How to Be Single is a 2016 American romantic comedy film directed by Christian Ditter and written by Abby Kohn, Marc Silverstein and Dana Fox, based on the novel of the same name by Liz Tuccillo. It stars Dakota Johnson, Rebel Wilson, Damon Wayans Jr., Anders Holm, Alison Brie, Nicholas Braun, Jake Lacy, Jason Mantzoukas, and Leslie Mann, and follows a group of women in New York City who have different approaches on how to be single. The film was theatrically released in the United States on February 12, 2016, by Warner Bros. Pictures. It grossed $112 million worldwide and received mixed reviews from critics.

Plot
Alice temporarily dumps her college boyfriend Josh, moving to New York City to be a paralegal and live with her sister, Meg, an OB/GYN who has no interest in having a baby or relationship. Alice befriends wild Australian co-worker Robin, who enjoys partying and one-night stands, and local bartender Tom, who embraces the bachelor lifestyle and hooks up with several women, including Alice. Tom meets Lucy at his bar when she uses his Internet for free; she explains she is looking for "the one" using various dating sites.

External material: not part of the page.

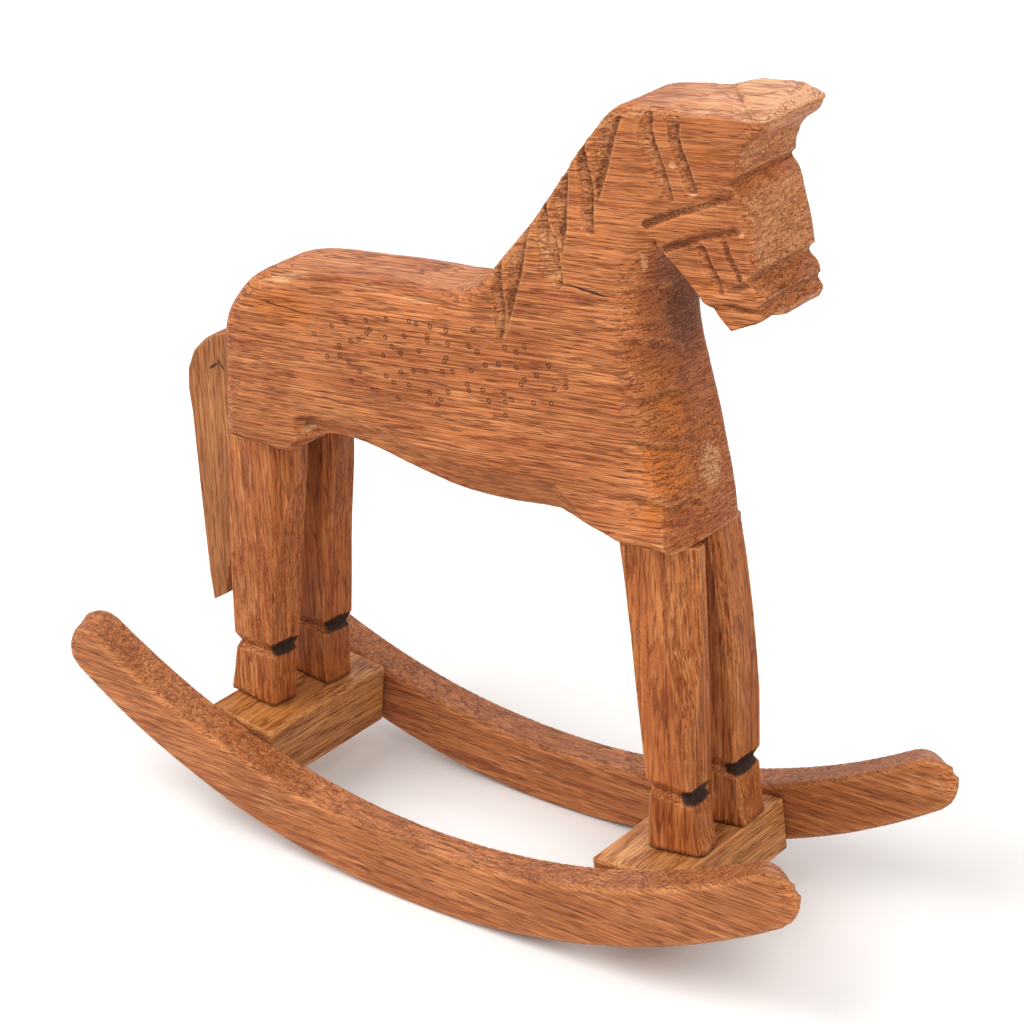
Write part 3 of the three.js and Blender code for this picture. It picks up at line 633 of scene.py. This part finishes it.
def buildHorse():
    piece = carvedCopy("horse_body", horse["voxel"])
    chamfered = shapeHorse(piece)
    points = readPoints(piece)
    x, y, z = points.T
    normals = readPoints(piece, "normal")
    share = horse["share"]
    layers = {name: spotMask(points, horse[name]) for name in ("pale", "ochre", "dark", "torn", "knots")}
    # floors of the cuts in the mane, found by how deep they lie under the side
    under = np.interp(z, *horse["halfWidth"]) - np.abs(y)
    begins, sure, fades, ends = horse["cutFloor"]
    carved = ramp(under, begins, sure) * ramp(under, ends, fades)
    carved *= inHorse(points, "mane") * (1 - inHorse(points, "throat"))
    paint(layers, "torn", carved * (0.3 + 0.7 * lumps(points, (6, 6, 6), 8)))
    paint(layers, "pale", share["cutPale"] * carved)
    # saw-cut top of the forelock and poll, nearly bare of stain, and a rubbed face
    headTop = inHorse(points, "headTop") * ramp(normals[:, 2], 0.75, 0.9)
    crease = horse["crease"]
    past = x + crease["slope"] * y - crease["x"]    # mm past the slanting edge
    paint(layers, "pale", headTop * (share["pollPale"] + share["forelockPale"] * ramp(past, -0.3, 0.3)))
    facing = inHorse(points, "face") * ramp(normals[:, 0], 0.5, 0.8)
    paint(layers, "pale", share["facePale"] * facing)
    paint(layers, "ochre", share["faceOchre"] * facing)
    # the chamfer and the side of the head are burnished by the knife
    paint(layers, "pared", share["chamferPared"] * chamfered)
    paint(layers, "pared", share["headPared"] * inHorse(points, "head"))
    paint(layers, "dark", share["chamferDark"] * chamfered)
    onFace = inHorse(points, "faceCuts") * ramp(normals[:, 0], 0.3, 0.6)
    layers["wear"] = 1 - (1 - share["faceWear"]) * onFace
    depth = horse["waviness"] * lumps(points, (18, 10, 10), 3)
    depth += horse["fineWaviness"] * lumps(points, (6, 1.7, 1.7), 4)
    # knife facets down the right front edge of the chest, a line of torn grain under each
    facet = horse["facet"]
    edge = inHorse(points, "facets")
    wander = facet["drift"] * lumps(points, (16, 9, 14), 5)
    turn = (z + facet["lean"] * y + wander) / facet["height"]
    part = turn - np.floor(turn)
    peak = facet["peak"]
    depth += facet["depth"] * edge * np.where(part < peak, part / peak, (1 - part) / (1 - peak))
    # paler ochre on the knife facets: bare wood where the knife cut through the stain, and painted light
    # on the facets' upward slopes that face the lamps
    bareAndLit = edge * inHorse(points, "facetsBareAndLit") * ramp(part, 0.05, 0.2)
    paint(layers, "ochre", bareAndLit * ramp(lumps(points, (9, 9, 9), 12), 0.2, 0.5))
    step = edge * ramp(part, 0.8, 0.88) * ramp(part, 1.0, 0.97) * lumps(points, (2, 2, 2), 13)
    paint(layers, "dark", step)
    paint(layers, "torn", step)
    depth += horse["tornDepth"] * layers["torn"] * lumps(points, (1.9, 1.9, 1.9), 6)
    depth += crease["step"] * headTop * ramp(past, -6, -0.4) * ramp(past, 0.4, -0.4)
    depth += horse["faceWaviness"] * inHorse(points, "faceBelow") * lumps(points, (9, 7, 5), 9)
    depth += spotMask(points, horse["scoops"])
    # the faces that the legs are glued to stay where they are
    held, free, top = horse["contact"]
    overLegs = (np.abs(x) > 49) * (z < top)
    sinkIn(piece, depth * (1 - overLegs * ramp(z - bellyUnder(points), free, held)))
    material = hardwood("carved and stained hardwood, grain along", {**stainedWood, **horse["look"]}, "X")
    finish(piece, material, "horse_body", layers)


buildHorse()


# Legs: each has a burnt mark in the front of its fetlock notch and amber glue round its foot

legs = {
    "voxel": 0.5,
    "waviness": 0.22,
    "glueHeight": 1.1,
    "glueLine": 0.3,         # mm, how far the top is carried up to the body
    "notch": (13, 15, 18.5),     # mm over the foot: where the stain in the notch begins, peaks, ends
    "burnSize": (5.2, 8.5, 3.2),
    # the legs' wood colours are darker than the body's: painted shade, standing in for the shade under
    # the body
    "look": {"layers": "Y", "spread": 3, "light": "#c47a40", "middle": "#a55a2a", "end": "#82401c"},
    "names": {
        "rear_right_leg": {"burn": (-63.5, -9, 46.2), "foot": (-68.8, 28.7, -0.1206)},
        "rear_left_leg": {"burn": (-60.2, 9.5, 46.2), "foot": (-68.8, 28.7, -0.1206)},
        "front_right_leg": {"burn": (72.2, -9, 43.6), "foot": (62.8, 26.2, 0.1104)},
        "front_left_leg": {"burn": (72.8, 10.5, 43.6), "foot": (62.8, 26.2, 0.1104)},
    },
}


def buildLegs():
    for number, (node, leg) in enumerate(legs["names"].items()):
        piece = carvedCopy(node, legs["voxel"])
        points = readPoints(piece)
        x, y, z = points.T
        points[:, 2] += legs["glueLine"] * ramp(z, z.max() - 3, z.max() - 0.2)
        writePoints(piece, points)
        footX, footTop, slope = leg["foot"]
        above = z - footTop - slope * (x - footX)
        outer = 0.4 + 0.6 * ramp(-readPoints(piece, "normal")[:, 1], 0.6, 0.8)
        starts, peaks, ends = legs["notch"]
        glue = ramp(above, legs["glueHeight"] + 0.8, legs["glueHeight"] - 0.6)
        layers = {
            "dark": np.maximum(glue, 0.3 * ramp(above, starts, peaks) * ramp(above, ends, peaks)),
            "burnt": spotMask(points, ((leg["burn"], legs["burnSize"], 0, 1.5),)),
            "torn": 0.3 * ramp(lumps(points, (7, 7, 22), 50 + number), 0.5, 0.7),
            "pale": 0.28 * ramp(lumps(points, (5, 5, 34), 60 + number), 0.3, 0.6) * outer,
        }
        depth = legs["waviness"] * lumps(points, (6, 6, 14), 11 + number)
        depth += 0.25 * layers["torn"] * lumps(points, (1.6, 1.6, 3), 30 + number)
        sinkIn(piece, depth * ramp(z, z.max() - 0.1, z.max() - 1.2) * ramp(above, 0.1, 1))
        look = {**stainedWood, **legs["look"]}
        material = hardwood("planed and stained hardwood, " + node, look, "Z", (37 * number, 11, 5))
        finish(piece, material, node, layers)


buildLegs()


# Tail

tail = {
    "voxel": 0.5,
    "waviness": 0.18,
    "look": {"layers": "X", "spread": 3, "light": "#c68851", "middle": "#aa6a3b", "dark": "#7f421d",
             "cracks": (((-88.5, -3.8, 122.3), 2.6, 0.45, 35), ((-85.8, -3.8, 123.2), 2.0, 0.4, -50))},
}


def buildTail():
    piece = carvedCopy("tail", tail["voxel"])
    points = readPoints(piece)
    sinkIn(piece, tail["waviness"] * lumps(points, (8, 8, 18), 71))
    look = {**stainedWood, **tail["look"]}
    material = hardwood("sawn and stained hardwood, tail", look, "Z", (5, 83, 9))
    finish(piece, material, "tail", {"dark": 0.3 * ramp(points[:, 0], -81, -78)})


buildTail()


# Cross blocks: paler, with the stain and glue gathered round the feet

blocks = {
    "voxel": 0.6,
    "waviness": 0.16,
    "look": {
        "light": "#d0945a", "middle": "#b06e36", "dark": "#7f4118", "end": "#9a5a2c", "poreGap": 0.8,
    },
    "names": {
        "rear_cross_block": {
            "dark": (
                ((-73.9, -9.1, 29.6), (11.5, 7, 3), 0, 1.0),
                ((-71, 10, 29), (11.5, 7, 3), 0, 1.0),
            ),
            "torn": (((-58, 0, 27), (4, 24, 3), 0, 0.8),),
        },
        "front_cross_block": {
            "dark": (
                ((67, -9, 26.4), (10.5, 7, 3), 0, 1.0),
                ((67.5, 11, 26.6), (10.5, 8, 3), 0, 1.0),
            ),
            "torn": (((76, 0, 22), (3, 24, 6), 0, 0.35),),
        },
    },
}


def buildBlocks():
    for number, (node, block) in enumerate(blocks["names"].items()):
        piece = carvedCopy(node, blocks["voxel"])
        points = readPoints(piece)
        layers = {name: spotMask(points, block[name]) for name in ("dark", "torn")}
        depth = blocks["waviness"] * lumps(points, (9, 12, 9), 81 + number)
        sinkIn(piece, depth + 0.4 * layers["torn"] * lumps(points, (1.7, 2.6, 1.7), 85))
        look = {**stainedWood, **blocks["look"]}
        material = hardwood("sawn and stained hardwood, " + node, look, "Y", (3, 29 * number, 41))
        finish(piece, material, node, layers)


buildBlocks()


# Rockers: bandsawn, so the upper edge is fuzzier and takes more stain than the faces

rockers = {
    "voxel": 0.7,
    "waviness": 0.22,
    "sawMark": 0.1,          # mm, ripple that the saw left along the upper edge
    "look": {"light": "#ca824e", "middle": "#ae6638", "dark": "#793a18", "spread": 4},
}


def buildRockers():
    for number, node in enumerate(("right_rocker", "left_rocker")):
        piece = carvedCopy(node, rockers["voxel"])
        points = readPoints(piece)
        top = ramp(readPoints(piece, "normal")[:, 2], 0.5, 0.8)
        x = points[:, 0]
        layers = {
            "dark": 0.35 * top,
            "torn": 0.3 * top,
            "pale": 0.3 * ramp(lumps(points, (30, 12, 6), 95 + number), 0.6, 0.8) * (1 - top),
        }
        depth = rockers["waviness"] * lumps(points, (22, 10, 10), 91 + number)
        depth += rockers["sawMark"] * top * (0.5 + 0.5 * np.sin(x * 2 * math.pi / 2.4))
        sinkIn(piece, depth * ramp(points[:, 2], 0.2, 2))
        look = {**stainedWood, **rockers["look"]}
        material = hardwood("bandsawn and stained hardwood, " + node, look, "X", (11, 57 * number, 23))
        finish(piece, material, node, layers)


buildRockers()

Alice meets with Josh, ready to reconcile. He explains he is seeing someone else, which distresses her. Meg has a change of heart while watching over a baby, deciding to have a child of her own via a sperm donor.

Shortly after she becomes pregnant, Meg unexpectedly hooks up with a younger man, Ken, after meeting him at Alice's office Christmas party. He, the law office receptionist, is smitten with her. She tries to break it off, but he continues to pursue her cutely. Thinking Ken is too young for her to have a future with, Meg hides the pregnancy from him.

Back at Tom's bar, Lucy has a string of horrible dates, at which point he realizes he has feelings for her. In an attempt to put herself out there, Alice attends a networking event, where she hits it off with a man named David.

Lucy has been in a relationship for three weeks with Paul, who reveals he has been seeing other people, thinking she was doing the same, and breaks up with her. Lucy breaks down at her volunteer job reading to children at a bookstore. George, who works there, soothes her, and they begin a relationship.

Alice and Robin attend Josh's holiday party; Alice finds she cannot watch Josh with his new girlfriend. She runs into David, who shows her a private view of the Rockefeller Center Christmas Tree, dazzling her, and they begin a relationship. Three months later, as she is singing with David's daughter Phoebe, David becomes upset with her, reminding her that she is not Phoebe's mother. His wife died two years ago and he believes it is too soon for Phoebe to have a stepmother. They break up as a result.

Tom becomes upset with Lucy's relationship with George, and invites Alice to get drunk. They talk about their frustrations with their feelings for Josh and Lucy and sleep together to distract themselves. Ken discovers Meg is pregnant but is eager to help raise her child. She, fearing that he is not truly committed, ends the relationship.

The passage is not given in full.